Why where they standing on the doorstep of this house arguing about something that had happened a year ago? Laney didn’t understand.
“It wouldn’t have made any sense if you hadn’t been there when Jane was born. But because you were there…it just seemed so logical at the time. Weird, I know,” Laney said then asked quietly, “Why did you let us stay?”
“Because I had been there when Jane was born. If it hadn’t been for her…” He shrugged his wide shoulders and looked away.
Their lives had both been at a crossroads a year ago. Each had seemingly been traveling in different directions and then they met under the strangest of circumstances and had somehow chosen to take the same path together. Now that path was at an intersection, a wide intersection in which there were several choices, several ways their lives could now go. They could choose to go them together, or alone.
Laney sighed. “She loves you like a father, Frank. I don’t want to take her away from you but…”
Frank moved forward and took Laney’s hands in his. He ran restless thumbs over the backs of her hands and it was the first time he had held her hands so.
“Then don’t, Laney. Stay here, with me.” Frank nodded toward the house. “I put a bid in on this house. I wanted you to see it.”
Laney’s eyes widened in shock as she took in Frank’s words.
“You did?” she asked very slowly, wondering if she’d heard him correctly.
“I just met with the realtor. She lives down the street. We can go see her tonight to do more paperwork after she calls the owners with my bid. That is, if you like the house.”
Frank began tugging Laney in the front door, but before she would cross that threshold she needed to know more.
“Frank, this doesn’t make sense. I can’t…we…can’t….” She shook her head at the craziness of it all.

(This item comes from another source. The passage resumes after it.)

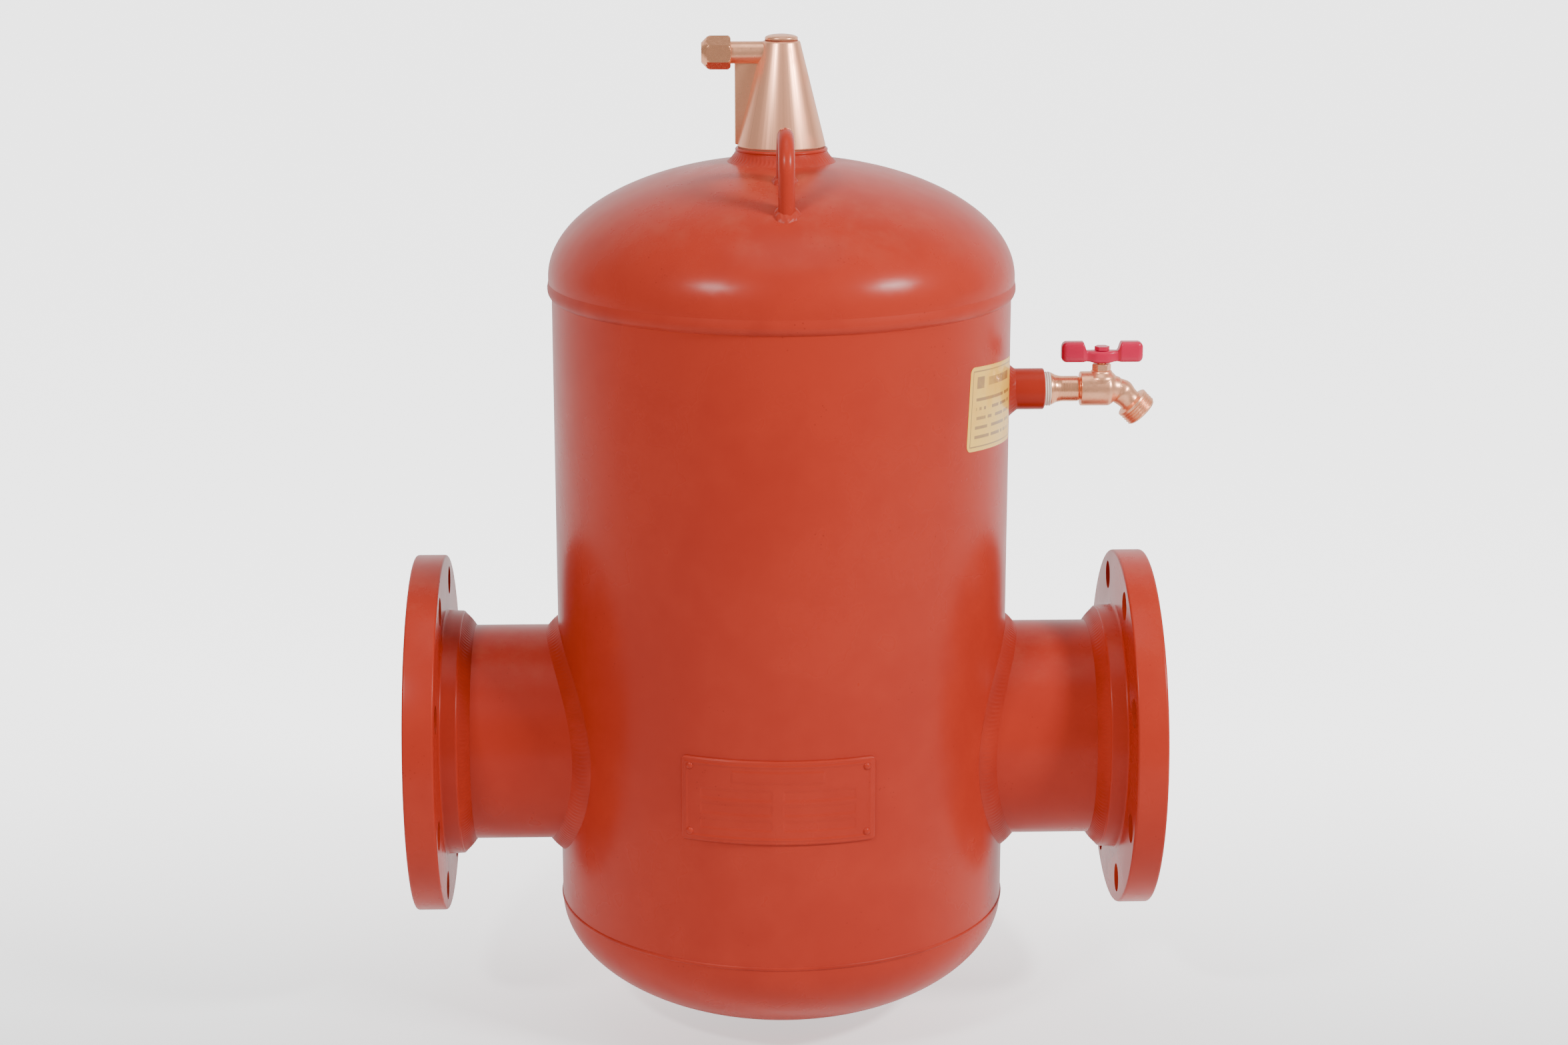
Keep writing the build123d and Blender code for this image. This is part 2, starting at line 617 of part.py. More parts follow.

“We can’t what, Laney?” Frank urged. His large, warm hand landed on her face and Laney closed her eyes as she relished the feel of that touch. Oh how she had wanted him to touch her like this, like a woman, for the past few months! Her heart had mended over Drew and opened up to love Frank. Now, it could very well be that he was expressing something similar, but there was no way to read him, no way to know for sure until he said it.
“We can’t go on living in this strange…limbo. It’s not right, it’s not fair to either of us and sooner or later Jane will start asking questions,” Laney explained.
A rather charming smile filled Frank’s handsome face and he said lightly, “Then marry me.”
“Marry…you?”
Frank looked around, showing that dry sense of humor he sometimes possessed. “Is there someone else asking?”
“No, I…we…you’ve never even expressed interest or…I thought it was all for Jane, that’s why you let me stay.” Laney stumbled on her words, completely shocked and utterly stunned.
“In the beginning it was. But now…Laney, I have grown to love you. I was just afraid to say it. I was satisfied with the status quo, but thank God for your brother, or I’d never have been kicked into action.” Frank titled his head and studied her face intently. “What, don’t you even care for me?”
“I…care, of course. And…I love you.” Laney smiled shyly then. She’d wanted to say that for a while now and it felt right, but it also made her face heat with embarrassment over expressing something so profound and meaningful.
“Does that mean you’ll marry me?” Frank asked.
“I don’t know,” she said with a teasing smile. “I mean, you haven’t even kissed me. This entire year and you never…”
Her words were cut short as Frank bent his head and kissed her. It was wonderful, it was exciting and it felt oh so right. Laney smiled as Frank slowly pulled back and their eyes met in the semi-dark. Where there was once hate in her heart now there was only love and she smiled again, touched his face and answered, “I will.”